Na última dança, quando acende-se as luzes sobre o baile, sobre a festa, quando apagam-se as luzes sobre o palco, outras serestas, tudo indica o final dos tempos - ao menos daqueles ali depositados em um cheque sem fundos, chamado última dança. Aquela que prometia, aquela que surpreende, caso se espera mais alguma para fechar a noite. Mas a aragem, o aspecto, o tempo suspenso no ar indicavam que era a última - a última dança. O teatro das marionetes a fechar as cortinas, as máscaras a debruçarem-se, encuralarem-se, saltarem para fora dos rostos. Nada mais poderia ser feito, pois era o último gingado, os últimos passos, requebrados, swings, para quem gosta assim chamar, dos sultões, das baronesas, dos escalados, das preferidas, dos guerreiros e guerreiras, lutadores contra a própria sorte e sorte alheia, em um canavial, ritmo carnaval de última dança.

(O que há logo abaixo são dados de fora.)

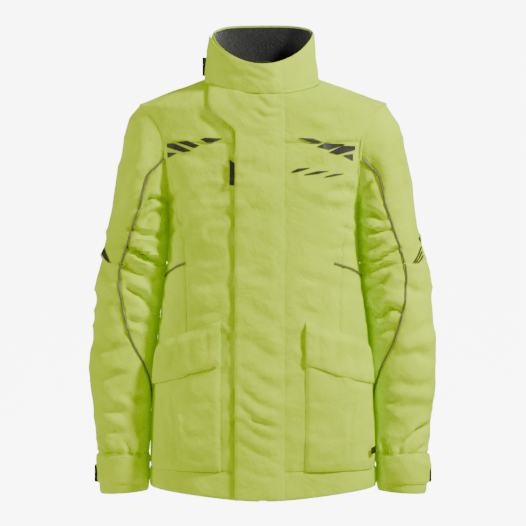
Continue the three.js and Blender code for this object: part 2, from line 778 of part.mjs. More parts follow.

Como uma vela soprada, com um passista solitário, como um artista de rua, como um volante que atua sem a bola, como um jogador em findar de carreira, um capitão temido e representante de sua esquadra, um capitão de navio no púlpito diante de seus serviçais, operários e seus chefes, mordomos, mordomias e seus amos, cargos de equidade, tudo ali, junto e misturado, na última dança. O artista, a artista, seja quem for, se abaixam, apanham o chapéu, dos trocados que o preencheram e vão para guaiaca antes do adereço da cabeça voltar ou não para cobrir o couro cabeludo ou então a careca. O número de circo encerrado, a praça desconjuntada, os pedestres a dispersarem, os músicos a se aliviarem, dos instrumentos de sopro, dos dedos calejados contra os instrumentos de cordas, a garganta que ora respira, os pés que reconhecem que tiveram trabalho e agora descansam, doem, sentem, contraem-se, espicham-se e sabem que a última dança foi tarefa executada, ato de ata assinada. Quem sabe em uma próxima voltem todos para mais um capítulo da última dança, mesmo que, para tantos, esta tenha sido a última. Até a próxima.